### Given exercise
The listing below is to be output in its exact form.

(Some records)
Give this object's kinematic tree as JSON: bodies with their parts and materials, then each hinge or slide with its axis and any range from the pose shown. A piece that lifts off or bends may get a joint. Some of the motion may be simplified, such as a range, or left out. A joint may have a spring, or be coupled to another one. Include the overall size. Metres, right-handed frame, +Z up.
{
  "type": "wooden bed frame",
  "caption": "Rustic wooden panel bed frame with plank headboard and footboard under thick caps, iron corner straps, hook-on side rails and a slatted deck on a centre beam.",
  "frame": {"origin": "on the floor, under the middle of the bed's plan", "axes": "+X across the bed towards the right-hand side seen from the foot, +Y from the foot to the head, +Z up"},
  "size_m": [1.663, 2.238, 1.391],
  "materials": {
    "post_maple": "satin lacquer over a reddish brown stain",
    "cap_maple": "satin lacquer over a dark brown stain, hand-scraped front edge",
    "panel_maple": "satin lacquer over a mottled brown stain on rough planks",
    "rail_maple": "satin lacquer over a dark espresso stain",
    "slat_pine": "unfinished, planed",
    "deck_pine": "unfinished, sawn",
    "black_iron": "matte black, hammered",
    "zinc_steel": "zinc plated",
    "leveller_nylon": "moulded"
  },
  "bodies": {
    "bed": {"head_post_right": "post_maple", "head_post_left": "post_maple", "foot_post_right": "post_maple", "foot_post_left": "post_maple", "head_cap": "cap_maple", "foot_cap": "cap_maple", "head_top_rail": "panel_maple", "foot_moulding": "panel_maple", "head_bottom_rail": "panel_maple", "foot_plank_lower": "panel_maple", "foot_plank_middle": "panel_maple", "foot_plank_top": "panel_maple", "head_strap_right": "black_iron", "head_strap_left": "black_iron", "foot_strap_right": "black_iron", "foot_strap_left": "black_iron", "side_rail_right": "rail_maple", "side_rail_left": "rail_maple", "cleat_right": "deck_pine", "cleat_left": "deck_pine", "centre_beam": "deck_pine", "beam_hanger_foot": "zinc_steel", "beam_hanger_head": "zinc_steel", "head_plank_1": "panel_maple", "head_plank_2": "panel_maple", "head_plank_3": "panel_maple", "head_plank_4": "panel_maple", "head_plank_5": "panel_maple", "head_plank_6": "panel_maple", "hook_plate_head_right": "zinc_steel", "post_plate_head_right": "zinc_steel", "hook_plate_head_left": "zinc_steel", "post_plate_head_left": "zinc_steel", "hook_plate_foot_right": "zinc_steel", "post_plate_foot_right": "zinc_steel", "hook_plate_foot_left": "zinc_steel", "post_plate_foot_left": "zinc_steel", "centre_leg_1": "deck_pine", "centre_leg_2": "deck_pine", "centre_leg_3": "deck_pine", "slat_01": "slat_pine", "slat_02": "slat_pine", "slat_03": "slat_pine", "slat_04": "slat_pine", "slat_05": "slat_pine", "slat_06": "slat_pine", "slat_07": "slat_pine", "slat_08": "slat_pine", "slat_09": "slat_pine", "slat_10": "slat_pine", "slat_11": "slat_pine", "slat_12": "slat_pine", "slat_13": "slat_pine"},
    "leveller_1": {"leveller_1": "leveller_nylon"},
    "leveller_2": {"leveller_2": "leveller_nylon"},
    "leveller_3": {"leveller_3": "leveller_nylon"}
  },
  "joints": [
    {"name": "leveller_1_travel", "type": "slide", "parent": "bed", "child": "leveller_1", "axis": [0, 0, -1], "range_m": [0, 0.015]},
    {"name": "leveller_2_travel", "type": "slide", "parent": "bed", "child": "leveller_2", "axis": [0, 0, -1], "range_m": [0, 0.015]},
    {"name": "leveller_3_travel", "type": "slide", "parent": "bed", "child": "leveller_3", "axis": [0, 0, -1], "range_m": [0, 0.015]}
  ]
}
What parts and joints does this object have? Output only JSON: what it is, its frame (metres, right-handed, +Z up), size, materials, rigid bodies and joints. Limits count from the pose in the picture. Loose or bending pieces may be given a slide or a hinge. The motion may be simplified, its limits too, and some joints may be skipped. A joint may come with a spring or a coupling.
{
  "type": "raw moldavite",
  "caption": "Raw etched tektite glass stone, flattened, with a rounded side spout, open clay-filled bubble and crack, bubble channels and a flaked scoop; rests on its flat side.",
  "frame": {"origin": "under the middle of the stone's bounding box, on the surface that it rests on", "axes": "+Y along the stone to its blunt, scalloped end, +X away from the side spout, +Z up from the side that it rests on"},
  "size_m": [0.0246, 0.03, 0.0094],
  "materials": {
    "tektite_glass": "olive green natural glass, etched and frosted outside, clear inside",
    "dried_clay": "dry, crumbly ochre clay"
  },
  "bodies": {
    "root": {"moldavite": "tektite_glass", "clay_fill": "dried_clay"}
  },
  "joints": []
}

### Written answer
Give this object's kinematic tree as JSON: bodies with their parts and materials, then each hinge or slide with its axis and any range from the pose shown. A piece that lifts off or bends may get a joint. Some of the motion may be simplified, such as a range, or left out. A joint may have a spring, or be coupled to another one. Include the overall size. Metres, right-handed frame, +Z up.
{
  "type": "wooden bed frame",
  "caption": "Rustic wooden panel bed frame with plank headboard and footboard under thick caps, iron corner straps, hook-on side rails and a slatted deck on a centre beam.",
  "frame": {"origin": "on the floor, under the middle of the bed's plan", "axes": "+X across the bed towards the right-hand side seen from the foot, +Y from the foot to the head, +Z up"},
  "size_m": [1.663, 2.238, 1.391],
  "materials": {
    "post_maple": "satin lacquer over a reddish brown stain",
    "cap_maple": "satin lacquer over a dark brown stain, hand-scraped front edge",
    "panel_maple": "satin lacquer over a mottled brown stain on rough planks",
    "rail_maple": "satin lacquer over a dark espresso stain",
    "slat_pine": "unfinished, planed",
    "deck_pine": "unfinished, sawn",
    "black_iron": "matte black, hammered",
    "zinc_steel": "zinc plated",
    "leveller_nylon": "moulded"
  },
  "bodies": {
    "bed": {"head_post_right": "post_maple", "head_post_left": "post_maple", "foot_post_right": "post_maple", "foot_post_left": "post_maple", "head_cap": "cap_maple", "foot_cap": "cap_maple", "head_top_rail": "panel_maple", "foot_moulding": "panel_maple", "head_bottom_rail": "panel_maple", "foot_plank_lower": "panel_maple", "foot_plank_middle": "panel_maple", "foot_plank_top": "panel_maple", "head_strap_right": "black_iron", "head_strap_left": "black_iron", "foot_strap_right": "black_iron", "foot_strap_left": "black_iron", "side_rail_right": "rail_maple", "side_rail_left": "rail_maple", "cleat_right": "deck_pine", "cleat_left": "deck_pine", "centre_beam": "deck_pine", "beam_hanger_foot": "zinc_steel", "beam_hanger_head": "zinc_steel", "head_plank_1": "panel_maple", "head_plank_2": "panel_maple", "head_plank_3": "panel_maple", "head_plank_4": "panel_maple", "head_plank_5": "panel_maple", "head_plank_6": "panel_maple", "hook_plate_head_right": "zinc_steel", "post_plate_head_right": "zinc_steel", "hook_plate_head_left": "zinc_steel", "post_plate_head_left": "zinc_steel", "hook_plate_foot_right": "zinc_steel", "post_plate_foot_right": "zinc_steel", "hook_plate_foot_left": "zinc_steel", "post_plate_foot_left": "zinc_steel", "centre_leg_1": "deck_pine", "centre_leg_2": "deck_pine", "centre_leg_3": "deck_pine", "slat_01": "slat_pine", "slat_02": "slat_pine", "slat_03": "slat_pine", "slat_04": "slat_pine", "slat_05": "slat_pine", "slat_06": "slat_pine", "slat_07": "slat_pine", "slat_08": "slat_pine", "slat_09": "slat_pine", "slat_10": "slat_pine", "slat_11": "slat_pine", "slat_12": "slat_pine", "slat_13": "slat_pine"},
    "leveller_1": {"leveller_1": "leveller_nylon"},
    "leveller_2": {"leveller_2": "leveller_nylon"},
    "leveller_3": {"leveller_3": "leveller_nylon"}
  },
  "joints": [
    {"name": "leveller_1_travel", "type": "slide", "parent": "bed", "child": "leveller_1", "axis": [0, 0, -1], "range_m": [0, 0.015]},
    {"name": "leveller_2_travel", "type": "slide", "parent": "bed", "child": "leveller_2", "axis": [0, 0, -1], "range_m": [0, 0.015]},
    {"name": "leveller_3_travel", "type": "slide", "parent": "bed", "child": "leveller_3", "axis": [0, 0, -1], "range_m": [0, 0.015]}
  ]
}
What parts and joints does this object have? Output only JSON: what it is, its frame (metres, right-handed, +Z up), size, materials, rigid bodies and joints. Limits count from the pose in the picture. Loose or bending pieces may be given a slide or a hinge. The motion may be simplified, its limits too, and some joints may be skipped. A joint may come with a spring or a coupling.
{
  "type": "raw moldavite",
  "caption": "Raw etched tektite glass stone, flattened, with a rounded side spout, open clay-filled bubble and crack, bubble channels and a flaked scoop; rests on its flat side.",
  "frame": {"origin": "under the middle of the stone's bounding box, on the surface that it rests on", "axes": "+Y along the stone to its blunt, scalloped end, +X away from the side spout, +Z up from the side that it rests on"},
  "size_m": [0.0246, 0.03, 0.0094],
  "materials": {
    "tektite_glass": "olive green natural glass, etched and frosted outside, clear inside",
    "dried_clay": "dry, crumbly ochre clay"
  },
  "bodies": {
    "root": {"moldavite": "tektite_glass", "clay_fill": "dried_clay"}
  },
  "joints": []
}